Ce document, dont nous avons le texte, est un simple procès-verbal rédigé par Hyndfort et qui ne porte que sa signature. Le roi avait déclaré qu’il ne mettrait la sienne au bas d’aucun écrit et qu’on devait se contenter de sa parole royale. Mais encore fallait-il l’entendre sortir de sa bouche. Une rencontre était donc nécessaire pour qu’il pût prendre lecture du protocole et y donner son assentiment verbal. Le rendez-vous dut avoir lieu le 9 octobre au soir, dans un petit village appelé Klein-Schnellendorf, à peu de distance de Friedland, où le camp prussien venait d’être transporté.

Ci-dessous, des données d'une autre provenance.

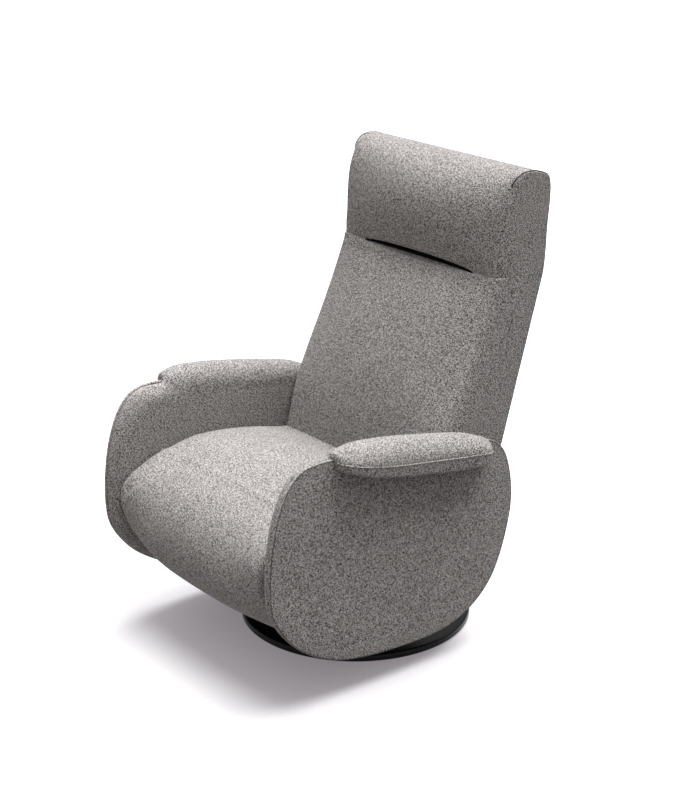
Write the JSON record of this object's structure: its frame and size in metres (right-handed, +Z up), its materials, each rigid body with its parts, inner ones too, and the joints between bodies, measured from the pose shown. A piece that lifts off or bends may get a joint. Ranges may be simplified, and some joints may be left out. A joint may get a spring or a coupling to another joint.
{
  "type": "swivel recliner armchair",
  "caption": "Upholstered swivel recliner with a round disc base, rounded panel arms with overhanging pads, a reclining back, a tilting head part and a legrest hidden in the seat front.",
  "frame": {"origin": "centre of the disc base on the floor, on the swivel axis", "axes": "+Z up, -Y to the front where the sitter faces, +X to the sitter's left"},
  "size_m": [0.754, 0.8358, 1.099],
  "materials": {
    "fabric": "woven, grey-beige melange",
    "black_plate": "gloss black",
    "dark_steel": "matt powder coat",
    "bright_steel": "zinc plated",
    "plywood": "raw",
    "felt": "felt",
    "webbing": "woven strap",
    "lining": "thin non-woven",
    "nylon": "natural",
    "black_plastic": "fine satin"
  },
  "bodies": {
    "base": {"floor_glides": "felt", "base_plate": "black_plate", "swivel_post": "dark_steel", "post_bolts": "bright_steel", "thrust_washer": "nylon"},
    "swivel_chair": {"swivel_bush": "nylon", "swivel_housing": "dark_steel", "flange_bolts": "bright_steel", "front_cross_beam": "dark_steel", "rear_cross_beam": "dark_steel", "left_side_plate": "dark_steel", "right_side_plate": "dark_steel", "seat_frame": "dark_steel", "seat_webbing": "webbing", "seat_cushion": "fabric", "left_slide_channel": "bright_steel", "right_slide_channel": "bright_steel", "rear_apron": "fabric", "dust_cover": "lining", "recline_pins": "bright_steel", "left_arm_core": "plywood", "left_arm_outer_cover": "fabric", "left_arm_inner_cover": "fabric", "left_arm_pad": "fabric", "right_arm_core": "plywood", "right_arm_outer_cover": "fabric", "right_arm_inner_cover": "fabric", "right_arm_pad": "fabric", "arm_bolts": "bright_steel", "gas_spring_anchor": "dark_steel", "lever_escutcheon": "black_plastic"},
    "backrest": {"back_frame": "dark_steel", "back_brackets": "dark_steel", "back_cushion": "fabric", "back_shell": "fabric", "back_lower_apron": "fabric", "back_webbing": "webbing"},
    "headrest": {"head_frame": "dark_steel", "head_cushion": "fabric", "head_shell": "fabric", "head_hinges": "bright_steel"},
    "legrest_carriage": {"left_runner": "dark_steel", "right_runner": "dark_steel", "legrest_shaft": "bright_steel"},
    "legrest": {"legrest_board": "plywood", "legrest_ears": "dark_steel", "legrest_cushion": "fabric"},
    "gas_cylinder": {"gas_spring_cylinder": "dark_steel"},
    "gas_rod": {"gas_spring_rod": "bright_steel"},
    "lever": {"release_lever": "black_plastic"}
  },
  "joints": [
    {"name": "swivel", "type": "hinge", "parent": "base", "child": "swivel_chair", "pos_m": [0, 0, 0.1], "axis": [0, 0, 1], "continuous": true},
    {"name": "recline", "type": "hinge", "parent": "swivel_chair", "child": "backrest", "pos_m": [0, 0.048, 0.36], "axis": [-1, 0, 0], "range_deg": [0, 38]},
    {"name": "head_tilt", "type": "hinge", "parent": "backrest", "child": "headrest", "pos_m": [0, 0.198, 0.852], "axis": [1, 0, 0], "range_deg": [0, 25]},
    {"name": "legrest_slide", "type": "slide", "parent": "swivel_chair", "child": "legrest_carriage", "axis": [0, -1, 0], "range_m": [0, 0.27]},
    {"name": "legrest_tilt", "type": "hinge", "parent": "legrest_carriage", "child": "legrest", "pos_m": [0, -0.337, 0.263], "axis": [-1, 0, 0], "range_deg": [0, 80]},
    {"name": "gas_cylinder_pivot", "type": "hinge", "parent": "swivel_chair", "child": "gas_cylinder", "pos_m": [0, -0.292, 0.235], "axis": [1, 0, 0], "range_deg": [0, 1]},
    {"name": "gas_rod_stroke", "type": "slide", "parent": "gas_cylinder", "child": "gas_rod", "axis": [0, -0.9984, -0.0558], "range_m": [0, 0.0716]},
    {"name": "release_lever", "type": "hinge", "parent": "swivel_chair", "child": "lever", "pos_m": [-0.34, -0.215, 0.33], "axis": [-1, 0, 0], "range_deg": [0, 25], "stiffness_Nm_per_rad": 0.8, "springref_deg": -28.65}
  ],
  "couplings": [
    {"joint": "legrest_tilt", "follows": "legrest_slide", "rad_per_m": 5.1693},
    {"joint": "gas_cylinder_pivot", "follows": "recline", "ratio": 0.01975},
    {"joint": "gas_rod_stroke", "follows": "recline", "m_per_rad": 0.10779}
  ]
}
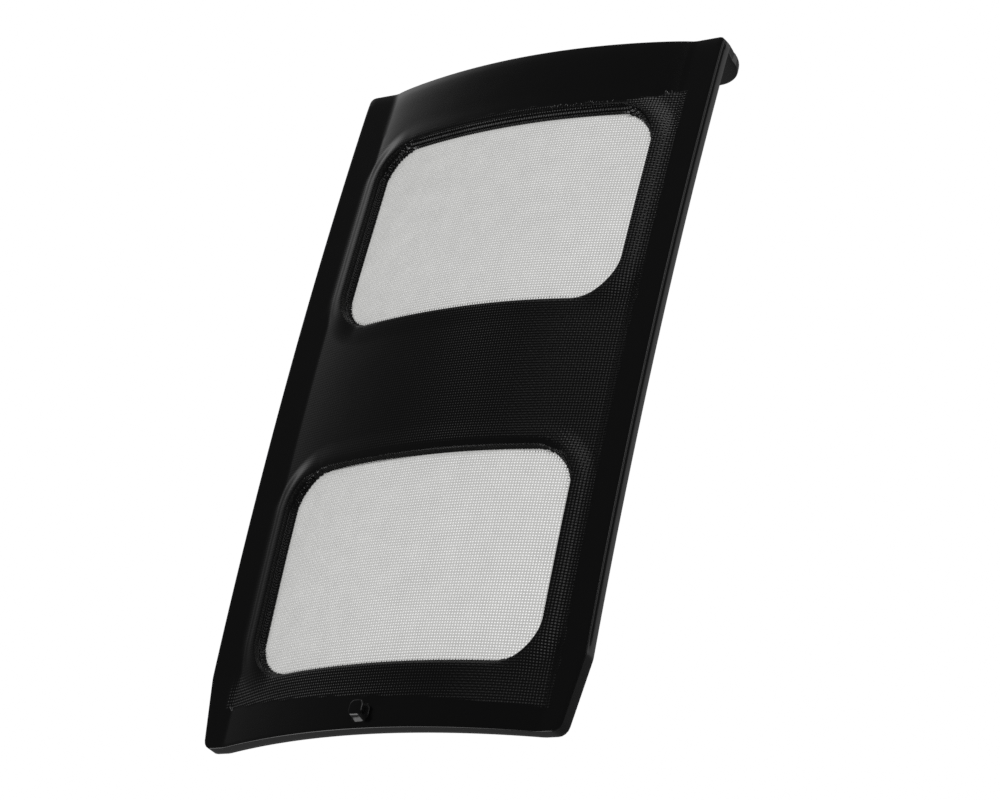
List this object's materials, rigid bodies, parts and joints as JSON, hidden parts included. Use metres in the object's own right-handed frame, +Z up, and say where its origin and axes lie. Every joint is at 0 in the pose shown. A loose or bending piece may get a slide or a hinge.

Frédéric prit toutes les précautions pour que sa sortie du camp et son déplacement ne pussent attirer l’attention. Il fit savoir que, ce jour-là, il dînerait tout seul, ayant beaucoup d’affaires à régler, et, afin que cette absence fût moins remarquée, il fit inviter Valori à dîner chez un de ses généraux, le prince d’Anhalt. Avant de se mettre en chemin, l’idée lui vint (du moins il faut le croire) qu’il serait plaisant d’adresser à Belle-Isle, ce jour-là même, de nouvelles assurances propres à l’entretenir dans l’illusion d’un prochain triomphe. Il lui écrivit donc de sa propre main qu’il venait d’expédier tous les pouvoirs nécessaires pour conclure le traité de partage avec la Saxe et la Bavière. « Puis, disait-il, j’ai le plaisir d’admirer le grand rôle que joue ici le roi de France, de soutenir l’électeur, de confondre les mauvais desseins de l’Angleterre, de désunir les Hollandais et de porter la guerre jusqu’aux portes de Pétersbourg. Il était réservé à Louis XV d’être l’arbitre des rois et à M. de Belle-Isle d’être l’organe de sa puissance et de sa sagesse. Je suis avec toute l’estime et l’amitié imaginables, mon cher maréchal, votre très fidèle

  1. Goltz à lord Hyndfort, 30 sept. 1741. — Pol. Corr., t. I, p. 359, 371.